Figure 5. MI250X GCD architecture


Filesystems and data management

  • The /home filesystem, where the user can save personal configurations files;
  • The /software filesystem, hosting the Pawsey-provided software stack, and where users can install software;
  • The /scratch filesystem, high-performance, parallel filesystem to be used for I/O operations within jobs.

Lustre filesystems are connected to compute nodes through the Slingshot fabric.

Because /scratch is a temporary storage solution, Pawsey provides users with the Acacia storage system to store data for the lifetime of their projects. It is based on the object storage paradigm, as opposed to a file storage system, and users transfer data to and from Acacia using a dedicated command-line tool. Check Pawsey Object Storage: Acacia for more information.

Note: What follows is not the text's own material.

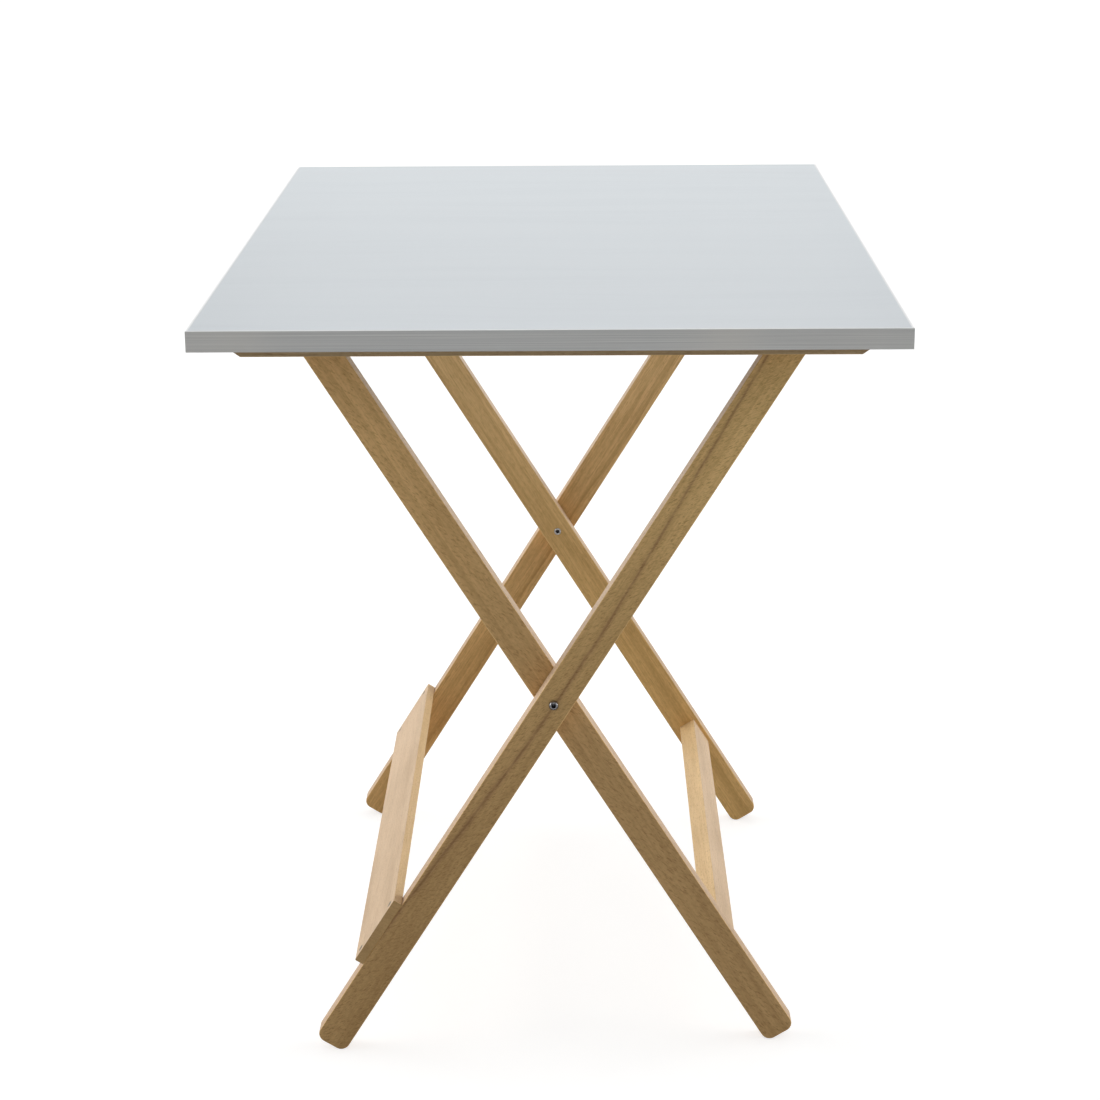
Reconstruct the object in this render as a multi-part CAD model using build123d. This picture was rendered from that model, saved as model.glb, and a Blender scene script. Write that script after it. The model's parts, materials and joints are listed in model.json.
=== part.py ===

Available filesystems on Setonix are summarised in Table 2.

Table 2. Important filesystems mounted on Setonix

Mount point

Variable

Type

Size

Description

/scatch

MYSCRATCH

Lustre filesystem

14.4PB

A high-performance parallel filesystem for data processing.

/software

MYSOFTWARE

Lustre filesystem

393TB

Where system and user software are installed.

/home

HOME

NFS

92TB

Storage relatively small numbers of important system files such as your Linux profile and shell configuration.

/astro



2.8PB

Filesystem dedicated to astronomy research.

More information about filesystems and data management can be found in File Management.

Accounting

The cost of running a job on Setonix is expressed in Service Units (SUs) and it is given by the following formula.

    Partition Charge Rate ✕ Max(Cores Proportion, Memory Proportion) ✕ N. of nodes requested ✕ Job Elapsed Time (Hours).

Where,

  • Partition Charge Rate is a constant value associated with each Slurm partition,
  • Core proportion is the number of CPU cores per node requested divided by the total number of CPU cores per node,
  • Memory proportion is the amount of memory per node requested divided by the total amount of memory available per node,

For Setonix CPU nodes, the charge rate is 128 SU per node hour, as each CPU node has 128 cores.

For Setonix GPU nodes, the charge rate is 512 SU per node hour, based on the difference in energy consumption between the CPU and GPU node architectures.

Maintenance

Due to the cutting-edge nature of Setonix, regular and frequent updates of the software stack is expected during the first year of Setonix's operation as further optimisations and improvements are made available.